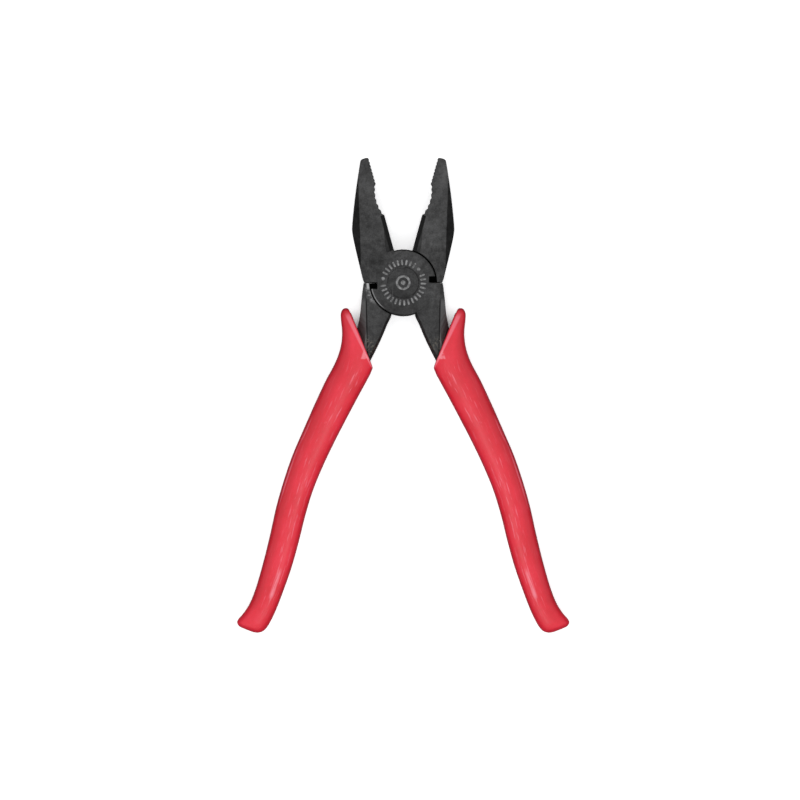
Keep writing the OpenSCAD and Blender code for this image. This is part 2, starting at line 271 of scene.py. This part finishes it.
class Nodes:
    """Short names for the shader nodes that the materials share."""

    def __init__(self, name):
        self.material = bpy.data.materials.new(name)
        self.material.use_nodes = True
        self.tree = self.material.node_tree
        self.bsdf = self.tree.nodes["Principled BSDF"]
        self.coords = self.tree.nodes.new("ShaderNodeTexCoord").outputs["Object"]

    def link(self, source, target):
        self.tree.links.new(source, target)

    def put(self, node, socket, value):
        if isinstance(value, bpy.types.NodeSocket):
            self.link(value, node.inputs[socket])
        else:
            node.inputs[socket].default_value = value

    def mapped(self, scale, source=None):
        n = self.tree.nodes.new("ShaderNodeMapping")
        n.inputs["Scale"].default_value = scale
        self.link(source or self.coords, n.inputs["Vector"])
        return n.outputs["Vector"]

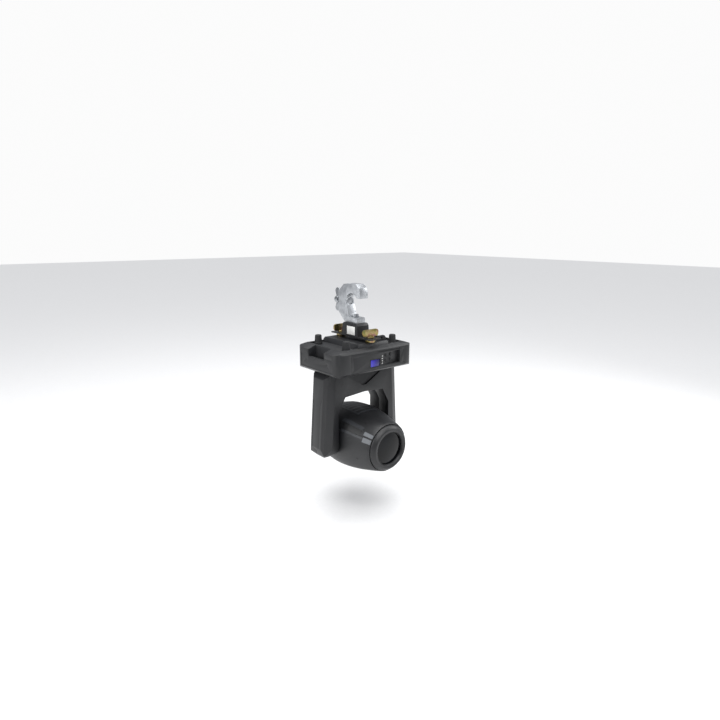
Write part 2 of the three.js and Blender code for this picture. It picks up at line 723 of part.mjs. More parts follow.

::::

## [WHAT IS NEEDED]
Write out the records exactly, starting at the first line and stopping after the line that contains "names for the".

## [WRITTEN RESPONSE]
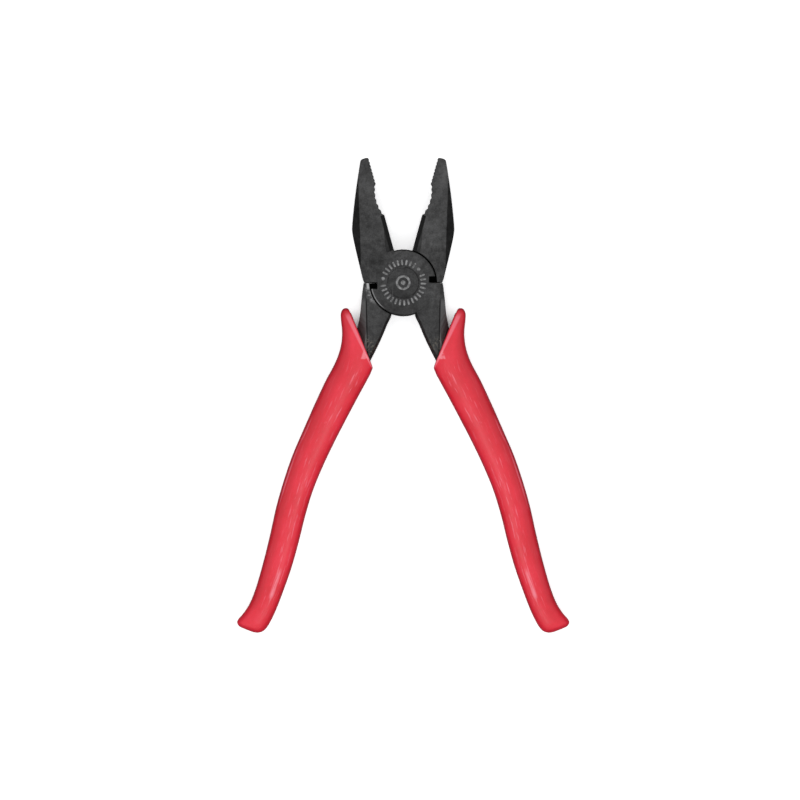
Keep writing the OpenSCAD and Blender code for this image. This is part 2, starting at line 271 of scene.py. This part finishes it.
class Nodes:
    """Short names for the shader nodes that the materials share."""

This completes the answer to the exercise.